> **Request**:
Write out, word for word, the first line of the data below and every line after it through the one containing "data.materials[index] = material".
——————————
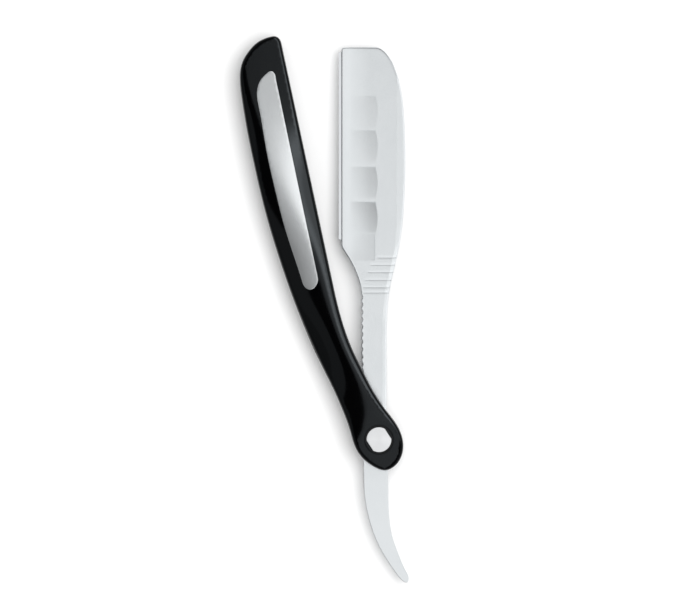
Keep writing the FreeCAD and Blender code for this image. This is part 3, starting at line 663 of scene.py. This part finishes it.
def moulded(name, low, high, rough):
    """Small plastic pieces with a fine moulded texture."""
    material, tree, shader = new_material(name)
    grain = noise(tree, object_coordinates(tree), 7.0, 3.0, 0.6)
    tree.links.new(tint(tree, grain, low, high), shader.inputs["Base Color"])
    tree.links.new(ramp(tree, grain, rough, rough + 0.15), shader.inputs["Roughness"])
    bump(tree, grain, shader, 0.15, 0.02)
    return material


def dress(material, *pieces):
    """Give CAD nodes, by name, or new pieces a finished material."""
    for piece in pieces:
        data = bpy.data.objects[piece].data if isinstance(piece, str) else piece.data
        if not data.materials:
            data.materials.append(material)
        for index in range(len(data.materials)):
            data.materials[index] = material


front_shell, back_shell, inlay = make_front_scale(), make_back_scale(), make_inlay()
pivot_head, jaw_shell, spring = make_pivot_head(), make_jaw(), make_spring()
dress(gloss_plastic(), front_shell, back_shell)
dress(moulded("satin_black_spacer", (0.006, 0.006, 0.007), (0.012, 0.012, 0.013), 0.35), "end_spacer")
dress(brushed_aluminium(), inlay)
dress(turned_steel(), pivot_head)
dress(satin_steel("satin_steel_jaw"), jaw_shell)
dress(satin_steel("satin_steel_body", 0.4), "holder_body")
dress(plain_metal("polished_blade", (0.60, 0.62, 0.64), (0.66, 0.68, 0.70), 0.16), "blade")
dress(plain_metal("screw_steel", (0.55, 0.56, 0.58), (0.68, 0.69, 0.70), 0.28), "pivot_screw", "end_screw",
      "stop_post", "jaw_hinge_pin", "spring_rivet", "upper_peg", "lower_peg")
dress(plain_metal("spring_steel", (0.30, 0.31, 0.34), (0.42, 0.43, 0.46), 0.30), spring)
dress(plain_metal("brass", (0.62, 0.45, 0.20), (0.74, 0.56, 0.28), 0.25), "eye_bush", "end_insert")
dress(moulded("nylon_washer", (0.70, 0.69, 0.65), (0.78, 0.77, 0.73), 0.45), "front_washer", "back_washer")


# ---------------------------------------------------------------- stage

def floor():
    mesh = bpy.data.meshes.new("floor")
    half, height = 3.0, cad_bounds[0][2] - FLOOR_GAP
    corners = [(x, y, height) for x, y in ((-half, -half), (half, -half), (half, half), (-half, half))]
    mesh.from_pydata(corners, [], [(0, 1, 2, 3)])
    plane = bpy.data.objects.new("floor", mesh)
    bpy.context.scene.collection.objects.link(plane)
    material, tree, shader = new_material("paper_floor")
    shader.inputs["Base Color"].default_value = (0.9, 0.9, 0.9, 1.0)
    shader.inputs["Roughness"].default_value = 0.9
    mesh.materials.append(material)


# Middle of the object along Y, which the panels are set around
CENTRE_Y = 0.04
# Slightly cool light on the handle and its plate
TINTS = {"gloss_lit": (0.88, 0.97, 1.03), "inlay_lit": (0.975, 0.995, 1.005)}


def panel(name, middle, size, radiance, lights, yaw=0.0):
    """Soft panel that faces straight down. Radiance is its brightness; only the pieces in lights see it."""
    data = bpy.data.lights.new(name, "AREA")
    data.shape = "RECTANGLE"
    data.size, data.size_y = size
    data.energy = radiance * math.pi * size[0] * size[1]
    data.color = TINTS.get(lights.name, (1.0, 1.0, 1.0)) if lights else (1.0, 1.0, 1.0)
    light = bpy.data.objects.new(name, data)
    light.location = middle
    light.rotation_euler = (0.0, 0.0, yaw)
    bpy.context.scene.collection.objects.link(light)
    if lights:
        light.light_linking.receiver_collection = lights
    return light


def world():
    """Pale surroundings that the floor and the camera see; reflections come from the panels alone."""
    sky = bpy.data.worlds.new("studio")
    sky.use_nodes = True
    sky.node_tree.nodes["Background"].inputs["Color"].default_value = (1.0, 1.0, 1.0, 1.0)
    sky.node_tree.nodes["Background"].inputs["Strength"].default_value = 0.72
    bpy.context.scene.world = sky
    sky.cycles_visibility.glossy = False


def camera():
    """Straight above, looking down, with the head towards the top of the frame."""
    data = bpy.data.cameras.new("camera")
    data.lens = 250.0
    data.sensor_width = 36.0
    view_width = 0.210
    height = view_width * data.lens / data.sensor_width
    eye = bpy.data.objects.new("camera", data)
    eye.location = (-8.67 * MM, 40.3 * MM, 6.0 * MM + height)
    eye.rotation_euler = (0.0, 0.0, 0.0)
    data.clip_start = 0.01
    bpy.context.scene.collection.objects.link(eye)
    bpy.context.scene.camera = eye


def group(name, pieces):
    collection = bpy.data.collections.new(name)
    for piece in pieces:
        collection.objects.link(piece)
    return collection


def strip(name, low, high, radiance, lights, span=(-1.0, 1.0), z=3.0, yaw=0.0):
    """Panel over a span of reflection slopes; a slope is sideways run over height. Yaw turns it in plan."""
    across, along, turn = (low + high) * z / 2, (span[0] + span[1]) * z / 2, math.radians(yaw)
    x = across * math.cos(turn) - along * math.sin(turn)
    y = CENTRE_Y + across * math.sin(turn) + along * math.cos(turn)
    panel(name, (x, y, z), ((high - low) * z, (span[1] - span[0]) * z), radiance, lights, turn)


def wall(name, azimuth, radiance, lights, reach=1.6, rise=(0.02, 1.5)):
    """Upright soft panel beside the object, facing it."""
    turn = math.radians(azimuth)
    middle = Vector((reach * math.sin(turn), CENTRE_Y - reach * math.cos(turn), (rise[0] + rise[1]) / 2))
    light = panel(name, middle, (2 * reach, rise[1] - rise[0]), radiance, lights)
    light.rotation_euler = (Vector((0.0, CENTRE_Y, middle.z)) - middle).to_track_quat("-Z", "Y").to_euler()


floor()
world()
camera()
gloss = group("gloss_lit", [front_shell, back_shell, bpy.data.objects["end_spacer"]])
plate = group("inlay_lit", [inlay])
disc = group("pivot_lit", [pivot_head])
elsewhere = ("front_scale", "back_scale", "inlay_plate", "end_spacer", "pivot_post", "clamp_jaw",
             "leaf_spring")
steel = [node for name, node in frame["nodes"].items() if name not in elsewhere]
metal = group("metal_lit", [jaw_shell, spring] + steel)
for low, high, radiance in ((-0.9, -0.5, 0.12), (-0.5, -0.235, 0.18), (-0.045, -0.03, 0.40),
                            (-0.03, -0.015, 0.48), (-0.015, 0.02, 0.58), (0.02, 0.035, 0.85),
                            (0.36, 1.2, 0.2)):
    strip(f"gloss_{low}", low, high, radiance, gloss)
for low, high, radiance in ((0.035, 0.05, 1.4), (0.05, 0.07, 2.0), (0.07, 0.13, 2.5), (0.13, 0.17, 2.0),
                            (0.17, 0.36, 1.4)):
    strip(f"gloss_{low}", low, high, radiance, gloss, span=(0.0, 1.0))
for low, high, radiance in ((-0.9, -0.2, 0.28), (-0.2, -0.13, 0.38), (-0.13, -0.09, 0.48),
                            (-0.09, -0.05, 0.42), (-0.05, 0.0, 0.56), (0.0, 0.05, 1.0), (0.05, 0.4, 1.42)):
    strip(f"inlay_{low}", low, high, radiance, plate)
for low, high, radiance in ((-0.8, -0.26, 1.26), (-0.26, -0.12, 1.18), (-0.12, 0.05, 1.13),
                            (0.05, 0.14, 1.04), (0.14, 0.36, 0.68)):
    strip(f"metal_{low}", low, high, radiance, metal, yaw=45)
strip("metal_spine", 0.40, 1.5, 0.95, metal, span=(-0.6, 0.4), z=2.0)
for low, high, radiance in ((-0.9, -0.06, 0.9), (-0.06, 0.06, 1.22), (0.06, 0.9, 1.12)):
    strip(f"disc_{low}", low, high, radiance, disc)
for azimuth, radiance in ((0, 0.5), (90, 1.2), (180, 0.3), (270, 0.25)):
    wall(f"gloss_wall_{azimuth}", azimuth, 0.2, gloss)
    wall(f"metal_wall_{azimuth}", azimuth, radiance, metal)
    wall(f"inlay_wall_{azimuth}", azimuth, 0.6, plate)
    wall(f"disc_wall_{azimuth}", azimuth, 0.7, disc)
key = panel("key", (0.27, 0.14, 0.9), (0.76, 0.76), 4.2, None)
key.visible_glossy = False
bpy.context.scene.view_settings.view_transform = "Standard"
——————————
> **Output for this task**:
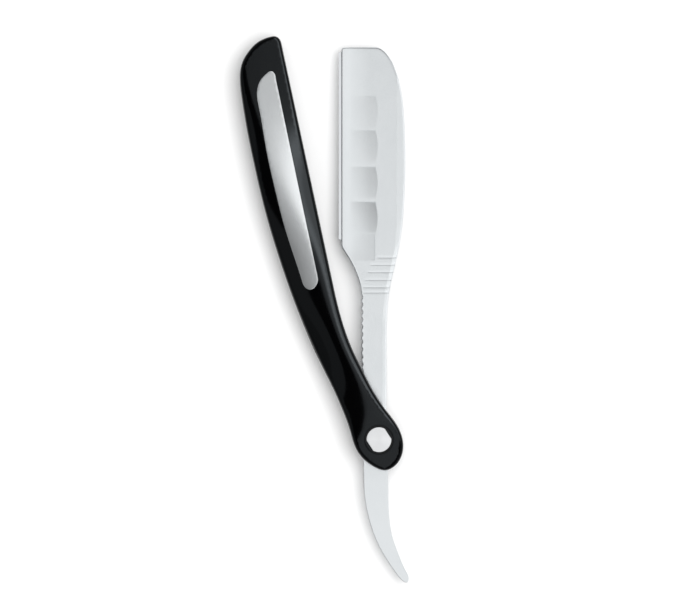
Keep writing the FreeCAD and Blender code for this image. This is part 3, starting at line 663 of scene.py. This part finishes it.
def moulded(name, low, high, rough):
    """Small plastic pieces with a fine moulded texture."""
    material, tree, shader = new_material(name)
    grain = noise(tree, object_coordinates(tree), 7.0, 3.0, 0.6)
    tree.links.new(tint(tree, grain, low, high), shader.inputs["Base Color"])
    tree.links.new(ramp(tree, grain, rough, rough + 0.15), shader.inputs["Roughness"])
    bump(tree, grain, shader, 0.15, 0.02)
    return material


def dress(material, *pieces):
    """Give CAD nodes, by name, or new pieces a finished material."""
    for piece in pieces:
        data = bpy.data.objects[piece].data if isinstance(piece, str) else piece.data
        if not data.materials:
            data.materials.append(material)
        for index in range(len(data.materials)):
            data.materials[index] = material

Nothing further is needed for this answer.